Instructions to follow:
In full and without alteration, give the listing again.
>> Start
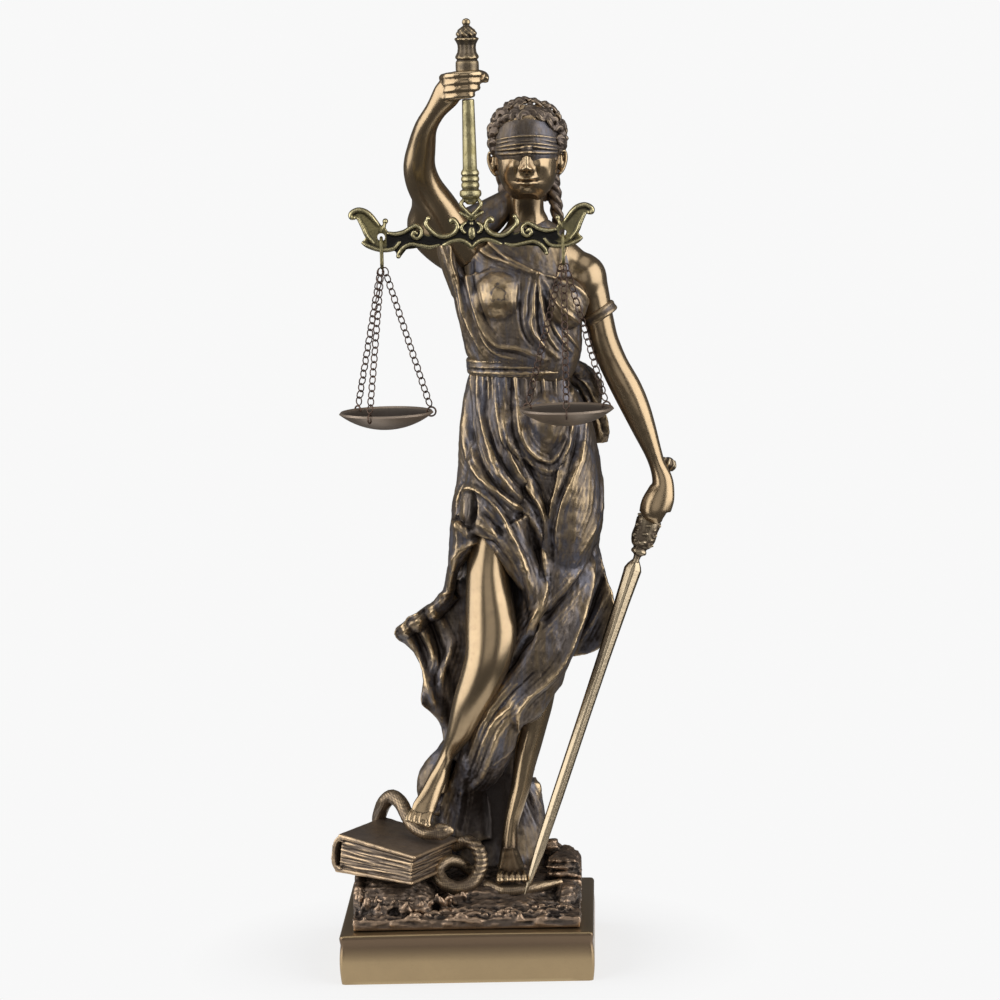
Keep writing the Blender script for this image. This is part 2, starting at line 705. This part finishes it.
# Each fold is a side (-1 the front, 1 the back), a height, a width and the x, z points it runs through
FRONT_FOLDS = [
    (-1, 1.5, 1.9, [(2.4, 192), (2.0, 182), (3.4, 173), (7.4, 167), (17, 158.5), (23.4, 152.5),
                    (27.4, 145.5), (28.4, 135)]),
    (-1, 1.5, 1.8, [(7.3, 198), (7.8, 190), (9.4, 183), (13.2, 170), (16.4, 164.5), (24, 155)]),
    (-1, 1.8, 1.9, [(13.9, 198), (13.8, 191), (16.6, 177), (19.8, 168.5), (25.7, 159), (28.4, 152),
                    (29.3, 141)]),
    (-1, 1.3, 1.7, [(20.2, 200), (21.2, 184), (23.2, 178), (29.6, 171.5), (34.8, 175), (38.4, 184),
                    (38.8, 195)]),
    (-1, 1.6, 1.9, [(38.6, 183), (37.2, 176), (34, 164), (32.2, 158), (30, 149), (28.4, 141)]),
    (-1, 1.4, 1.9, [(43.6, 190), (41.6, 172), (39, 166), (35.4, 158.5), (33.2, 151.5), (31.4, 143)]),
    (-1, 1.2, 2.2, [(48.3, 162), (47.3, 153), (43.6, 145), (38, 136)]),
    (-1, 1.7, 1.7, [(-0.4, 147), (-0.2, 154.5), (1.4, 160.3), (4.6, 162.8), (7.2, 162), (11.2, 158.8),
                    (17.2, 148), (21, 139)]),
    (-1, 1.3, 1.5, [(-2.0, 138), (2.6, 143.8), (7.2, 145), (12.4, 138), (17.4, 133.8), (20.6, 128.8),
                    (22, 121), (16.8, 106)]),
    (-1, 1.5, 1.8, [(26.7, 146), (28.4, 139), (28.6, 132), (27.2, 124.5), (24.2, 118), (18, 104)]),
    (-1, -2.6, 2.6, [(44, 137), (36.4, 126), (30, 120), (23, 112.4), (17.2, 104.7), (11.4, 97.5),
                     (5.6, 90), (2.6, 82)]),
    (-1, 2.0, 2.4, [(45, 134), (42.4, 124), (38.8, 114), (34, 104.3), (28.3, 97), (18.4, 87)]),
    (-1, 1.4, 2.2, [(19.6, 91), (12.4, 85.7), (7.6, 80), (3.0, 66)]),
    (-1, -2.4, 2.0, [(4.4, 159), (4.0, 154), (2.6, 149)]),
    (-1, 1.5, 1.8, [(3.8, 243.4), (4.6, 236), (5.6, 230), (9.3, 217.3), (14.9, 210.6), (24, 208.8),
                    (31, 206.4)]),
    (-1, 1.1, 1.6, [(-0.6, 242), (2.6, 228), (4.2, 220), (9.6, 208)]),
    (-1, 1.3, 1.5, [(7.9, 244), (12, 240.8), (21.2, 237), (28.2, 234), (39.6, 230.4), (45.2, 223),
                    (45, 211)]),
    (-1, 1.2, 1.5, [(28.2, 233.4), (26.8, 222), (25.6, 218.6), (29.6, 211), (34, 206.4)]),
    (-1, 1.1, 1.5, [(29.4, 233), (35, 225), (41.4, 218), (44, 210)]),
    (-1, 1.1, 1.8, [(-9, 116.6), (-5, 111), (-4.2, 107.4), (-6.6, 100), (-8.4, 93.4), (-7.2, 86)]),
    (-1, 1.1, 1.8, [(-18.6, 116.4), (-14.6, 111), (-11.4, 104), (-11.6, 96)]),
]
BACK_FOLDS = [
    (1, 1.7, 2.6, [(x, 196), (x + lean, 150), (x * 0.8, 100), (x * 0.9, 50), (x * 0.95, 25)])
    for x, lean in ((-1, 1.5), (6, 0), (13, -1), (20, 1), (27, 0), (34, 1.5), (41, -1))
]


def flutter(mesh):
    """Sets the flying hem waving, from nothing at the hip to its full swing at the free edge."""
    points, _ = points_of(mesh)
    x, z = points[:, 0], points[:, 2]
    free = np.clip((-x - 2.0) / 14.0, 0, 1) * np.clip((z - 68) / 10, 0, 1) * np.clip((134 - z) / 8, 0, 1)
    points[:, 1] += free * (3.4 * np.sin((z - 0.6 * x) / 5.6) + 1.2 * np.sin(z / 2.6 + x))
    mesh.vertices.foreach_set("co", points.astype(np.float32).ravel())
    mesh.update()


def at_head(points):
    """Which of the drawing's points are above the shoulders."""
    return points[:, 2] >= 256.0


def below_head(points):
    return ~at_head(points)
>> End
Correct output:
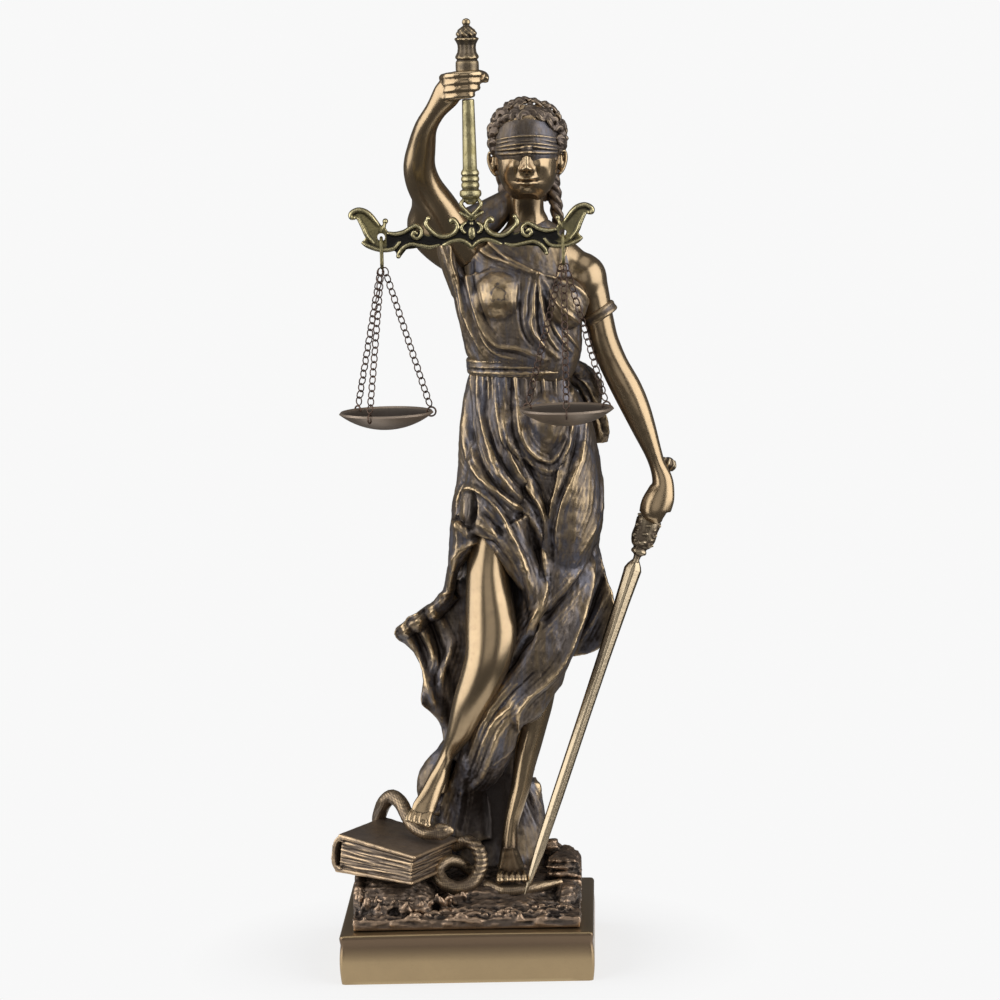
Keep writing the Blender script for this image. This is part 2, starting at line 705. This part finishes it.
# Each fold is a side (-1 the front, 1 the back), a height, a width and the x, z points it runs through
FRONT_FOLDS = [
    (-1, 1.5, 1.9, [(2.4, 192), (2.0, 182), (3.4, 173), (7.4, 167), (17, 158.5), (23.4, 152.5),
                    (27.4, 145.5), (28.4, 135)]),
    (-1, 1.5, 1.8, [(7.3, 198), (7.8, 190), (9.4, 183), (13.2, 170), (16.4, 164.5), (24, 155)]),
    (-1, 1.8, 1.9, [(13.9, 198), (13.8, 191), (16.6, 177), (19.8, 168.5), (25.7, 159), (28.4, 152),
                    (29.3, 141)]),
    (-1, 1.3, 1.7, [(20.2, 200), (21.2, 184), (23.2, 178), (29.6, 171.5), (34.8, 175), (38.4, 184),
                    (38.8, 195)]),
    (-1, 1.6, 1.9, [(38.6, 183), (37.2, 176), (34, 164), (32.2, 158), (30, 149), (28.4, 141)]),
    (-1, 1.4, 1.9, [(43.6, 190), (41.6, 172), (39, 166), (35.4, 158.5), (33.2, 151.5), (31.4, 143)]),
    (-1, 1.2, 2.2, [(48.3, 162), (47.3, 153), (43.6, 145), (38, 136)]),
    (-1, 1.7, 1.7, [(-0.4, 147), (-0.2, 154.5), (1.4, 160.3), (4.6, 162.8), (7.2, 162), (11.2, 158.8),
                    (17.2, 148), (21, 139)]),
    (-1, 1.3, 1.5, [(-2.0, 138), (2.6, 143.8), (7.2, 145), (12.4, 138), (17.4, 133.8), (20.6, 128.8),
                    (22, 121), (16.8, 106)]),
    (-1, 1.5, 1.8, [(26.7, 146), (28.4, 139), (28.6, 132), (27.2, 124.5), (24.2, 118), (18, 104)]),
    (-1, -2.6, 2.6, [(44, 137), (36.4, 126), (30, 120), (23, 112.4), (17.2, 104.7), (11.4, 97.5),
                     (5.6, 90), (2.6, 82)]),
    (-1, 2.0, 2.4, [(45, 134), (42.4, 124), (38.8, 114), (34, 104.3), (28.3, 97), (18.4, 87)]),
    (-1, 1.4, 2.2, [(19.6, 91), (12.4, 85.7), (7.6, 80), (3.0, 66)]),
    (-1, -2.4, 2.0, [(4.4, 159), (4.0, 154), (2.6, 149)]),
    (-1, 1.5, 1.8, [(3.8, 243.4), (4.6, 236), (5.6, 230), (9.3, 217.3), (14.9, 210.6), (24, 208.8),
                    (31, 206.4)]),
    (-1, 1.1, 1.6, [(-0.6, 242), (2.6, 228), (4.2, 220), (9.6, 208)]),
    (-1, 1.3, 1.5, [(7.9, 244), (12, 240.8), (21.2, 237), (28.2, 234), (39.6, 230.4), (45.2, 223),
                    (45, 211)]),
    (-1, 1.2, 1.5, [(28.2, 233.4), (26.8, 222), (25.6, 218.6), (29.6, 211), (34, 206.4)]),
    (-1, 1.1, 1.5, [(29.4, 233), (35, 225), (41.4, 218), (44, 210)]),
    (-1, 1.1, 1.8, [(-9, 116.6), (-5, 111), (-4.2, 107.4), (-6.6, 100), (-8.4, 93.4), (-7.2, 86)]),
    (-1, 1.1, 1.8, [(-18.6, 116.4), (-14.6, 111), (-11.4, 104), (-11.6, 96)]),
]
BACK_FOLDS = [
    (1, 1.7, 2.6, [(x, 196), (x + lean, 150), (x * 0.8, 100), (x * 0.9, 50), (x * 0.95, 25)])
    for x, lean in ((-1, 1.5), (6, 0), (13, -1), (20, 1), (27, 0), (34, 1.5), (41, -1))
]


def flutter(mesh):
    """Sets the flying hem waving, from nothing at the hip to its full swing at the free edge."""
    points, _ = points_of(mesh)
    x, z = points[:, 0], points[:, 2]
    free = np.clip((-x - 2.0) / 14.0, 0, 1) * np.clip((z - 68) / 10, 0, 1) * np.clip((134 - z) / 8, 0, 1)
    points[:, 1] += free * (3.4 * np.sin((z - 0.6 * x) / 5.6) + 1.2 * np.sin(z / 2.6 + x))
    mesh.vertices.foreach_set("co", points.astype(np.float32).ravel())
    mesh.update()


def at_head(points):
    """Which of the drawing's points are above the shoulders."""
    return points[:, 2] >= 256.0


def below_head(points):
    return ~at_head(points)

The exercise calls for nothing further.